**PROBLEM DESCRIPTION**
Please quote exactly the opening lines of the data, from the first line to the one where "wasm.setup();" appears.

**RAW DATA**
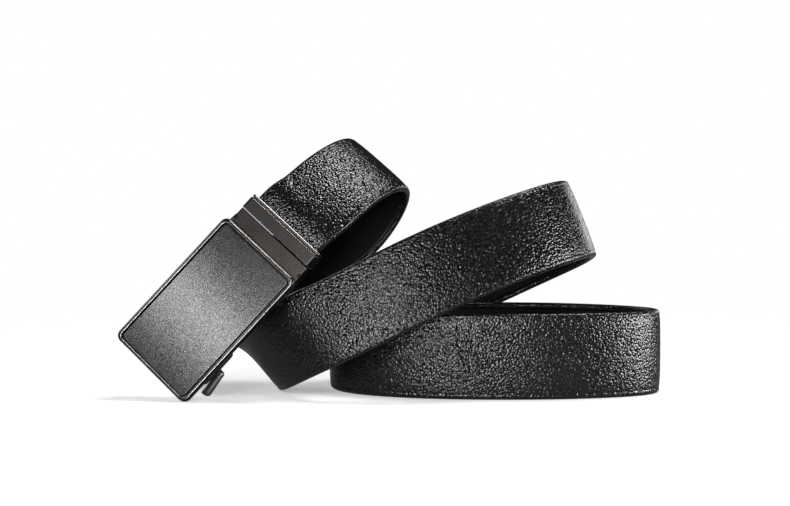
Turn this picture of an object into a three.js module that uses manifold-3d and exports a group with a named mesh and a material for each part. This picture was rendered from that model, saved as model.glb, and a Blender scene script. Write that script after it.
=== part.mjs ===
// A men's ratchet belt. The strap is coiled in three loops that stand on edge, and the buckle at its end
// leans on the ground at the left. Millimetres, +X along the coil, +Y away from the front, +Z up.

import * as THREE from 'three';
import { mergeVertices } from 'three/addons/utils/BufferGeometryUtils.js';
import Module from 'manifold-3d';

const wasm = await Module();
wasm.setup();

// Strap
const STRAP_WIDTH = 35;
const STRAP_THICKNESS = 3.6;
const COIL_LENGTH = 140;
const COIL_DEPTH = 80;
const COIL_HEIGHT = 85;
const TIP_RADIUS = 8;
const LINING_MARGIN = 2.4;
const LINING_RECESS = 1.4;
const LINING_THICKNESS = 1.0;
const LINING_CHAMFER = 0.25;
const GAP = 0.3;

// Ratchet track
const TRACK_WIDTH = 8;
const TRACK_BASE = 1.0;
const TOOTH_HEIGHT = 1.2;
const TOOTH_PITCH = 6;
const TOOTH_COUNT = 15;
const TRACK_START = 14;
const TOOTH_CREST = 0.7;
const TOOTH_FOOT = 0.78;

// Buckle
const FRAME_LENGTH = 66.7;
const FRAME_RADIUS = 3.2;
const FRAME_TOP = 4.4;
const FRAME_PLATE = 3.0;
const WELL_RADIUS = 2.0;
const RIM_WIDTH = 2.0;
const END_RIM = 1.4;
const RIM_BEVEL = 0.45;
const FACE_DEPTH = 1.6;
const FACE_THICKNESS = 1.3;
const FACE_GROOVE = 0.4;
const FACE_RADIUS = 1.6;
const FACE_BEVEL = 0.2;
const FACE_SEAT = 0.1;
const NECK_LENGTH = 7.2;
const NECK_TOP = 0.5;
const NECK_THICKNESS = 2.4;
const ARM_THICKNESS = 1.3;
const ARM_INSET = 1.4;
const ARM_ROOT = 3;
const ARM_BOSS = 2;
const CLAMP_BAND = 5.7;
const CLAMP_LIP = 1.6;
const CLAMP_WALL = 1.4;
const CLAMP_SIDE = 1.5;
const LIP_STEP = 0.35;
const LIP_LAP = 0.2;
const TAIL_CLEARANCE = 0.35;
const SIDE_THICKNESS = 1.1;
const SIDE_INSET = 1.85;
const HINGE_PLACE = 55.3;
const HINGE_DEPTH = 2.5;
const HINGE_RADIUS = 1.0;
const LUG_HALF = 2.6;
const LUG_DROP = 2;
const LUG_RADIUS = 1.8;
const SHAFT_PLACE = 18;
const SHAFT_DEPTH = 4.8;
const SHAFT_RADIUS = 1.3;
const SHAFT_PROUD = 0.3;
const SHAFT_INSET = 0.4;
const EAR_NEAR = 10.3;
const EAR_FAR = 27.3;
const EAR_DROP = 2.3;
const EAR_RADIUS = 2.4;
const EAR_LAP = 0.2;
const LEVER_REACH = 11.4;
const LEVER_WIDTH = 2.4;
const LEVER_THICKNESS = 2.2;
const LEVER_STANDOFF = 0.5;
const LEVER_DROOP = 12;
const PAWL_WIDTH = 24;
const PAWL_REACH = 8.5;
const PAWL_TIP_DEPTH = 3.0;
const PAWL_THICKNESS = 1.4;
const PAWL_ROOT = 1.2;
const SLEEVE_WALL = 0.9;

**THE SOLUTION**
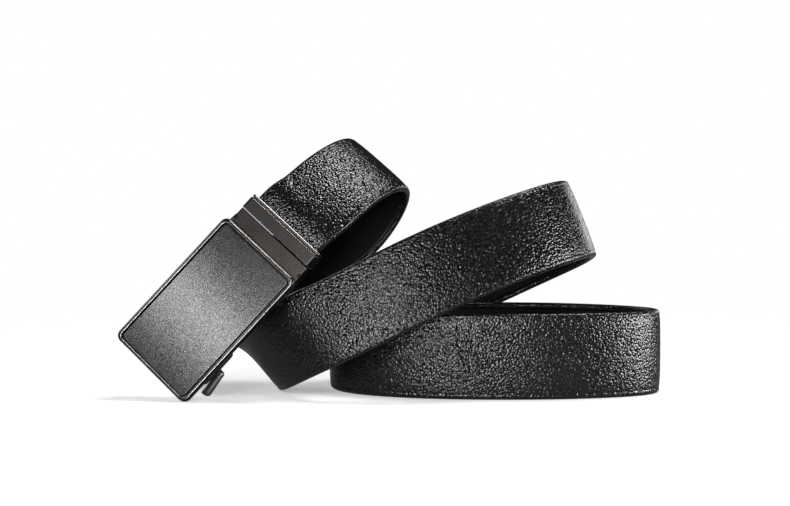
Turn this picture of an object into a three.js module that uses manifold-3d and exports a group with a named mesh and a material for each part. This picture was rendered from that model, saved as model.glb, and a Blender scene script. Write that script after it.
=== part.mjs ===
// A men's ratchet belt. The strap is coiled in three loops that stand on edge, and the buckle at its end
// leans on the ground at the left. Millimetres, +X along the coil, +Y away from the front, +Z up.

import * as THREE from 'three';
import { mergeVertices } from 'three/addons/utils/BufferGeometryUtils.js';
import Module from 'manifold-3d';

const wasm = await Module();
wasm.setup();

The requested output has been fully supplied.